Modeling code records:
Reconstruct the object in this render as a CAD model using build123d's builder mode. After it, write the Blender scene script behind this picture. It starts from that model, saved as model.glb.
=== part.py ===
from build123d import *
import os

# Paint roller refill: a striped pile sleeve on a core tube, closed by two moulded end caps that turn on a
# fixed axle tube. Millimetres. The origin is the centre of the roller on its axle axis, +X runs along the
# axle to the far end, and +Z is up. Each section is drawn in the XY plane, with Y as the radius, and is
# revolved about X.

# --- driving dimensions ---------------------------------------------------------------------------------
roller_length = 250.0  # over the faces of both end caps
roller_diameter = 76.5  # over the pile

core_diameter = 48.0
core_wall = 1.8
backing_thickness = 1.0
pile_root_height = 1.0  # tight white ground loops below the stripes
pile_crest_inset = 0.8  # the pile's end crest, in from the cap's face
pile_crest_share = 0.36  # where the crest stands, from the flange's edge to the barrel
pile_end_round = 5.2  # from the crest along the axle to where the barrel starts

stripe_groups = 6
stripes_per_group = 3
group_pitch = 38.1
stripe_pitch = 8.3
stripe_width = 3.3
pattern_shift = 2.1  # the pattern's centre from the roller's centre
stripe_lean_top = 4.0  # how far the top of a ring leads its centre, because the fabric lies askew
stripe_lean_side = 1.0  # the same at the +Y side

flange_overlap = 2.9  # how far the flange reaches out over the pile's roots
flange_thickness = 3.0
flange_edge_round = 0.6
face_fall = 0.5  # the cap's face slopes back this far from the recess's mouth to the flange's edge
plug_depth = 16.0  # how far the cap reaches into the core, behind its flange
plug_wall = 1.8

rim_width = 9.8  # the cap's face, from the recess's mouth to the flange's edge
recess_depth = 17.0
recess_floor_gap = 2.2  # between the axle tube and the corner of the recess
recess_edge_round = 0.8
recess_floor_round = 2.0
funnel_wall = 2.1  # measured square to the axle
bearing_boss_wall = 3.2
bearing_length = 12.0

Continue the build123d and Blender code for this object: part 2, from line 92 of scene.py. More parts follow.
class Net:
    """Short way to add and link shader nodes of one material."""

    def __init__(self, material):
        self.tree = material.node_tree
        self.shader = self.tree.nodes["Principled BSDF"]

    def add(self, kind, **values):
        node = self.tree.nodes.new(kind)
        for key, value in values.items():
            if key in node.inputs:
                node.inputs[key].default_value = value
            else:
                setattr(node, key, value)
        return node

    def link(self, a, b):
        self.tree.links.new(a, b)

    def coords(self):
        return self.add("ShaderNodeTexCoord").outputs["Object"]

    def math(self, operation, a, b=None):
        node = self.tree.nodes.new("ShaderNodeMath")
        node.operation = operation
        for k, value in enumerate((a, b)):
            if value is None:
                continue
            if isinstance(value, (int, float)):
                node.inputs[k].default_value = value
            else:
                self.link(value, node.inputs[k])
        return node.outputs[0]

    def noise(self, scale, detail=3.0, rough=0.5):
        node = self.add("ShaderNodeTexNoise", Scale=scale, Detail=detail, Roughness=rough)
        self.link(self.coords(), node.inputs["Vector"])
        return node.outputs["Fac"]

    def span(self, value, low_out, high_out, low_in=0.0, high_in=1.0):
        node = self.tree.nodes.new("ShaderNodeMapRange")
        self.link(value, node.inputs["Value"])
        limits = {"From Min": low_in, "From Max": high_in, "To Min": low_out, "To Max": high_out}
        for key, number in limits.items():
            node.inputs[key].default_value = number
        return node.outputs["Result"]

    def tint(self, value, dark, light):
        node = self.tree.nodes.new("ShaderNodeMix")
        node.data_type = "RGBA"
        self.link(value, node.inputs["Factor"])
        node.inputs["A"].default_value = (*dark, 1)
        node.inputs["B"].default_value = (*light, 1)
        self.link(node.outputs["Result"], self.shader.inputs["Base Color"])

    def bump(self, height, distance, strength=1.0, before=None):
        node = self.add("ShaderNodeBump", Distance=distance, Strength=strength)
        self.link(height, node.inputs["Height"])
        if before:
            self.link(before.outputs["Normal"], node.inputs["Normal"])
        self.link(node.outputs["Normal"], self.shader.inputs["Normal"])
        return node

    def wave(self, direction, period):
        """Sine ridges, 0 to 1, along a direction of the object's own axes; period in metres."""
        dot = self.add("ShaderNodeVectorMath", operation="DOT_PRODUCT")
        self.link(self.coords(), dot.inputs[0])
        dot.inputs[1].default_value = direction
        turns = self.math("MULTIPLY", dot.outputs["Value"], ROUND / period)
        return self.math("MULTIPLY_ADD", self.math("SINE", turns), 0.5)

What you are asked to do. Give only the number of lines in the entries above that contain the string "starts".

Reply. 2